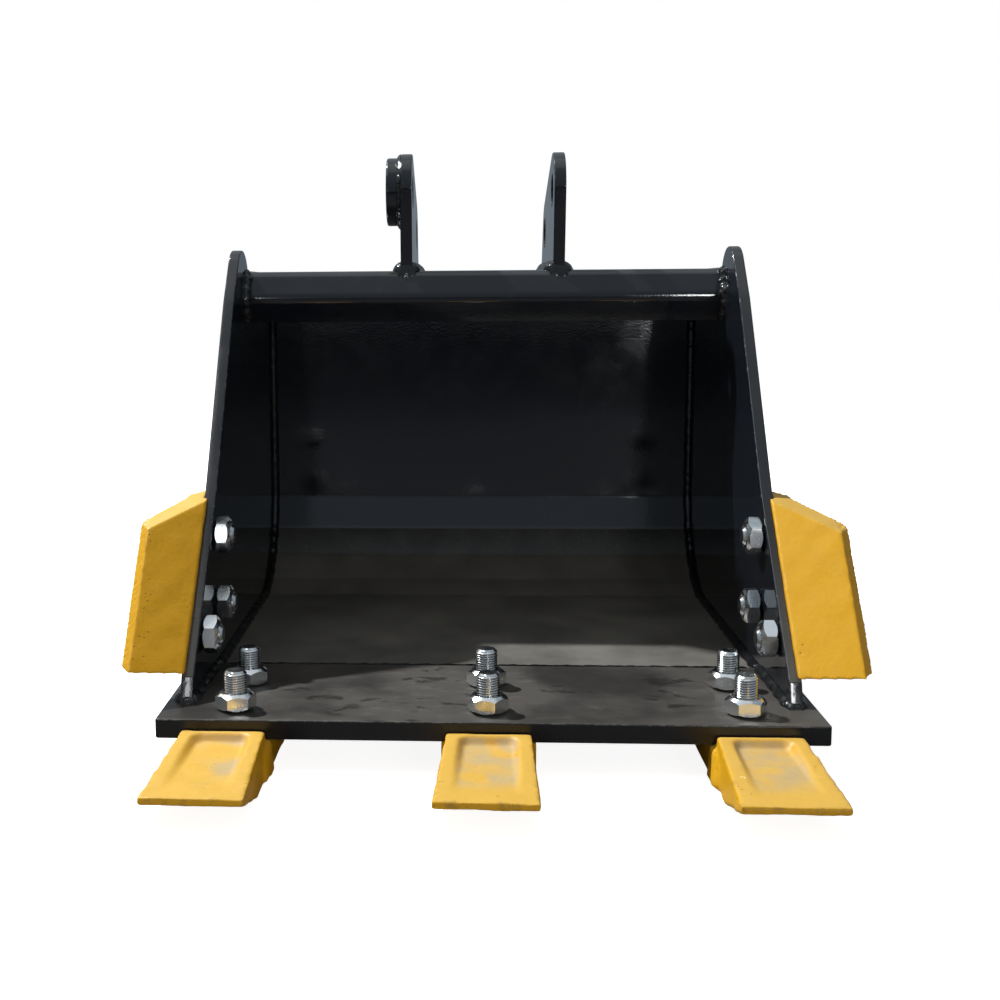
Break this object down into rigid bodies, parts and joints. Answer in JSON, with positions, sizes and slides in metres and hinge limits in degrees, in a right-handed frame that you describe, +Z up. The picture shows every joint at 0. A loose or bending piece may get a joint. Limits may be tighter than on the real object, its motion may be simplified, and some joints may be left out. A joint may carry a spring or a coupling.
{
  "type": "excavator bucket",
  "caption": "Digging bucket for a mini excavator: welded black shell with pin ears, bolt-on teeth and bolt-on side cutters.",
  "frame": {"origin": "middle of the arm pin's axis, halfway between the two ears", "axes": "+X to the right of someone who faces the open mouth, +Y from the mouth back to the rear wall, +Z up with the cutting edge level"},
  "size_m": [0.4604, 0.539, 0.39],
  "materials": {
    "black_paint": "gloss black enamel over welded plate",
    "scuffed_black_paint": "gloss black enamel, scuffed grey on top",
    "painted_weld": "gloss black enamel over weld beads",
    "yellow_paint": "satin golden-yellow paint over castings",
    "zinc_plate": "bright zinc plating"
  },
  "bodies": {
    "root": {"cutting_edge": "scuffed_black_paint", "wrapper_shell": "black_paint", "side_plate_left": "black_paint", "side_plate_right": "black_paint", "top_beam": "black_paint", "ear_left": "black_paint", "ear_right": "black_paint", "ear_boss_left": "black_paint", "tooth_left": "yellow_paint", "tooth_middle": "yellow_paint", "tooth_right": "yellow_paint", "tooth_bolts_left": "zinc_plate", "tooth_bolts_middle": "zinc_plate", "tooth_bolts_right": "zinc_plate", "tooth_nuts_left": "zinc_plate", "tooth_nuts_middle": "zinc_plate", "tooth_nuts_right": "zinc_plate", "side_cutter_left": "yellow_paint", "side_cutter_right": "yellow_paint", "cutter_bolts_left": "zinc_plate", "cutter_bolts_right": "zinc_plate", "cutter_nuts_left": "zinc_plate", "cutter_nuts_right": "zinc_plate", "weld_edge_top": "painted_weld", "weld_edge_under": "painted_weld", "weld_shell_inside_left": "painted_weld", "weld_shell_inside_right": "painted_weld", "weld_shell_outside_left": "painted_weld", "weld_shell_outside_right": "painted_weld", "weld_foot_left": "painted_weld", "weld_foot_right": "painted_weld", "weld_beam_left": "painted_weld", "weld_beam_right": "painted_weld", "weld_ear_left": "painted_weld", "weld_ear_right": "painted_weld", "weld_boss_left": "painted_weld"}
  },
  "joints": []
}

*****

STATED PROBLEM:
Take the listing above and set it down exactly.

EXERCISE SOLUTION:
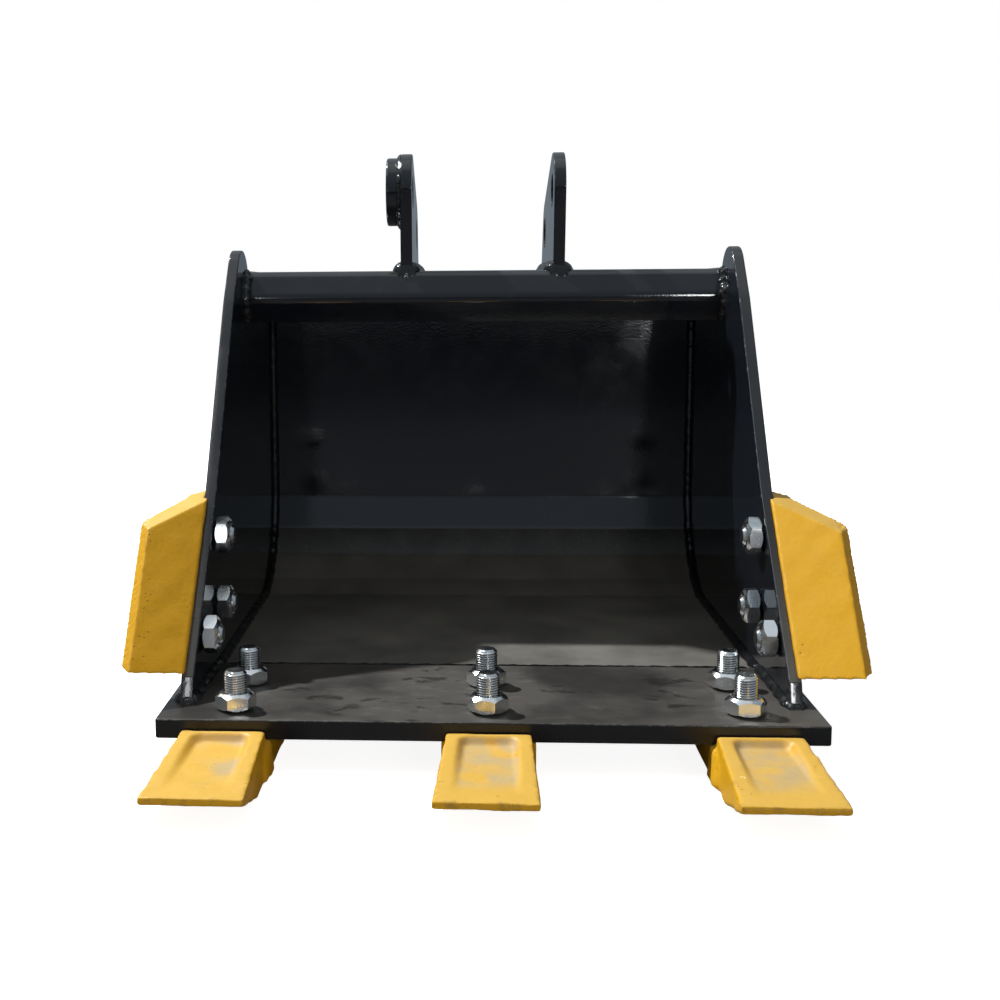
Break this object down into rigid bodies, parts and joints. Answer in JSON, with positions, sizes and slides in metres and hinge limits in degrees, in a right-handed frame that you describe, +Z up. The picture shows every joint at 0. A loose or bending piece may get a joint. Limits may be tighter than on the real object, its motion may be simplified, and some joints may be left out. A joint may carry a spring or a coupling.
{
  "type": "excavator bucket",
  "caption": "Digging bucket for a mini excavator: welded black shell with pin ears, bolt-on teeth and bolt-on side cutters.",
  "frame": {"origin": "middle of the arm pin's axis, halfway between the two ears", "axes": "+X to the right of someone who faces the open mouth, +Y from the mouth back to the rear wall, +Z up with the cutting edge level"},
  "size_m": [0.4604, 0.539, 0.39],
  "materials": {
    "black_paint": "gloss black enamel over welded plate",
    "scuffed_black_paint": "gloss black enamel, scuffed grey on top",
    "painted_weld": "gloss black enamel over weld beads",
    "yellow_paint": "satin golden-yellow paint over castings",
    "zinc_plate": "bright zinc plating"
  },
  "bodies": {
    "root": {"cutting_edge": "scuffed_black_paint", "wrapper_shell": "black_paint", "side_plate_left": "black_paint", "side_plate_right": "black_paint", "top_beam": "black_paint", "ear_left": "black_paint", "ear_right": "black_paint", "ear_boss_left": "black_paint", "tooth_left": "yellow_paint", "tooth_middle": "yellow_paint", "tooth_right": "yellow_paint", "tooth_bolts_left": "zinc_plate", "tooth_bolts_middle": "zinc_plate", "tooth_bolts_right": "zinc_plate", "tooth_nuts_left": "zinc_plate", "tooth_nuts_middle": "zinc_plate", "tooth_nuts_right": "zinc_plate", "side_cutter_left": "yellow_paint", "side_cutter_right": "yellow_paint", "cutter_bolts_left": "zinc_plate", "cutter_bolts_right": "zinc_plate", "cutter_nuts_left": "zinc_plate", "cutter_nuts_right": "zinc_plate", "weld_edge_top": "painted_weld", "weld_edge_under": "painted_weld", "weld_shell_inside_left": "painted_weld", "weld_shell_inside_right": "painted_weld", "weld_shell_outside_left": "painted_weld", "weld_shell_outside_right": "painted_weld", "weld_foot_left": "painted_weld", "weld_foot_right": "painted_weld", "weld_beam_left": "painted_weld", "weld_beam_right": "painted_weld", "weld_ear_left": "painted_weld", "weld_ear_right": "painted_weld", "weld_boss_left": "painted_weld"}
  },
  "joints": []
}